Exercise prompt
In the material below, the lines containing the word "bodies" are required; copy each of them.

Source material
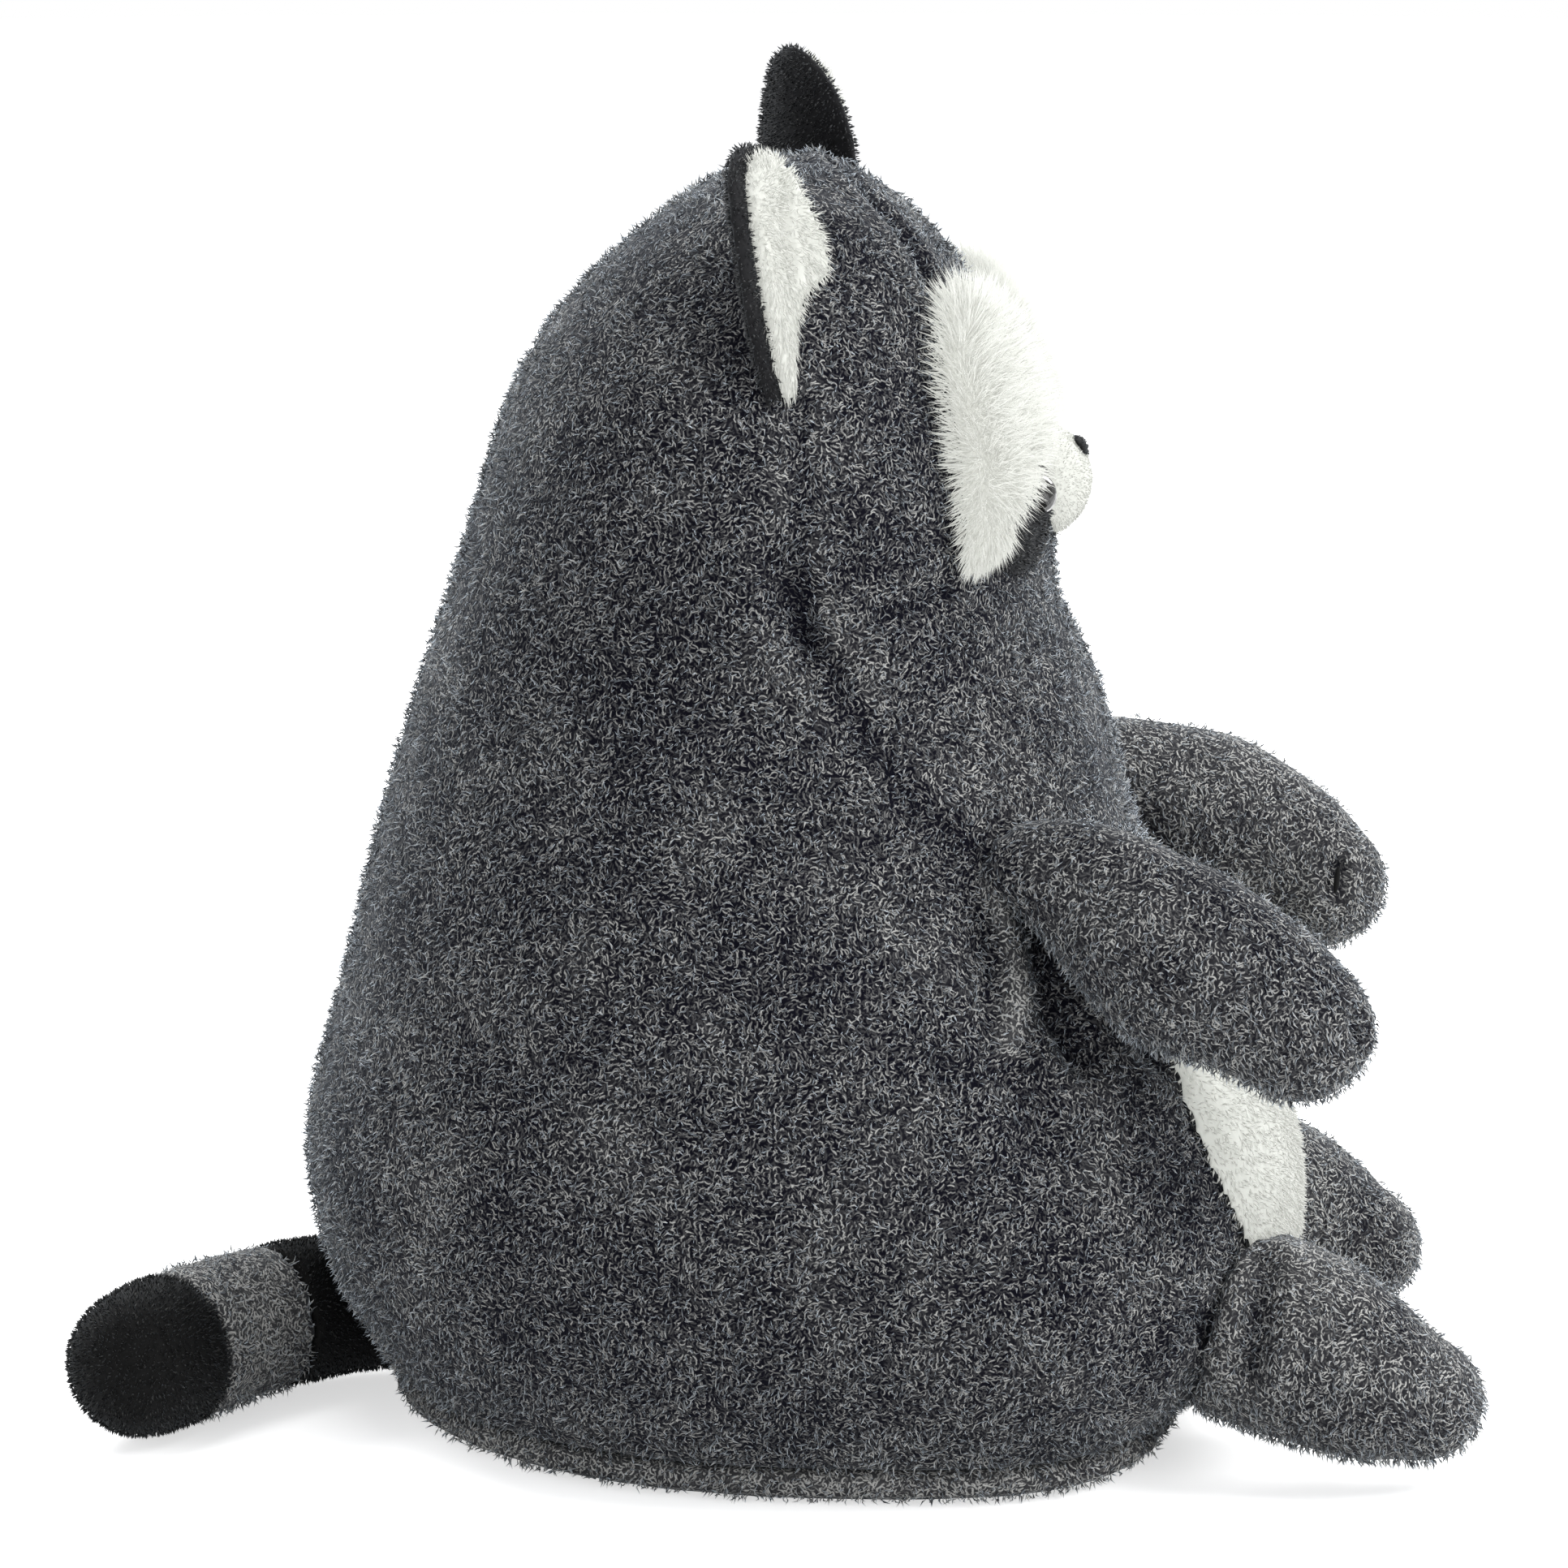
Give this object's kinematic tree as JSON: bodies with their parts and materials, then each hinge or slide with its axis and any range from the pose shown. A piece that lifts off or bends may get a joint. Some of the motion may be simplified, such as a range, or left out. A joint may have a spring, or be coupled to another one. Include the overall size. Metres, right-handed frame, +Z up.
{
  "type": "plush raccoon",
  "caption": "Seated plush raccoon with a pear-shaped gray body, white brows, muzzle and belly, dark mask and ears, and a banded tail.",
  "frame": {"origin": "on the floor, under the middle of the toy's box", "axes": "+Z up, the toy faces -Y, its own right side is -X and its tail points to +Y"},
  "size_m": [0.258, 0.3852, 0.3722],
  "materials": {
    "gray_plush": "short curled pile, marled gray",
    "dark_velour": "short dense charcoal pile",
    "black_velour": "short dense black pile",
    "white_plush": "short soft white pile",
    "white_long_pile": "long soft white pile",
    "bead": "polished black"
  },
  "bodies": {
    "root": {"body": "gray_plush", "base_panel": "gray_plush", "belly_panel": "white_plush", "arm_right": "gray_plush", "arm_left": "gray_plush", "foot_right": "gray_plush", "foot_left": "gray_plush", "tail_base_band": "black_velour", "tail_middle_band": "gray_plush", "tail_tip": "black_velour", "ear_back_right": "dark_velour", "ear_back_left": "dark_velour", "ear_lining_right": "white_plush", "ear_lining_left": "white_plush", "brow_patch_right": "white_long_pile", "brow_patch_left": "white_long_pile", "mask_patch_right": "dark_velour", "mask_patch_left": "dark_velour", "eye_right": "bead", "eye_left": "bead", "muzzle": "white_plush", "nose": "black_velour"}
  },
  "joints": []
}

Final result
Give this object's kinematic tree as JSON: bodies with their parts and materials, then each hinge or slide with its axis and any range from the pose shown. A piece that lifts off or bends may get a joint. Some of the motion may be simplified, such as a range, or left out. A joint may have a spring, or be coupled to another one. Include the overall size. Metres, right-handed frame, +Z up.
  "bodies": {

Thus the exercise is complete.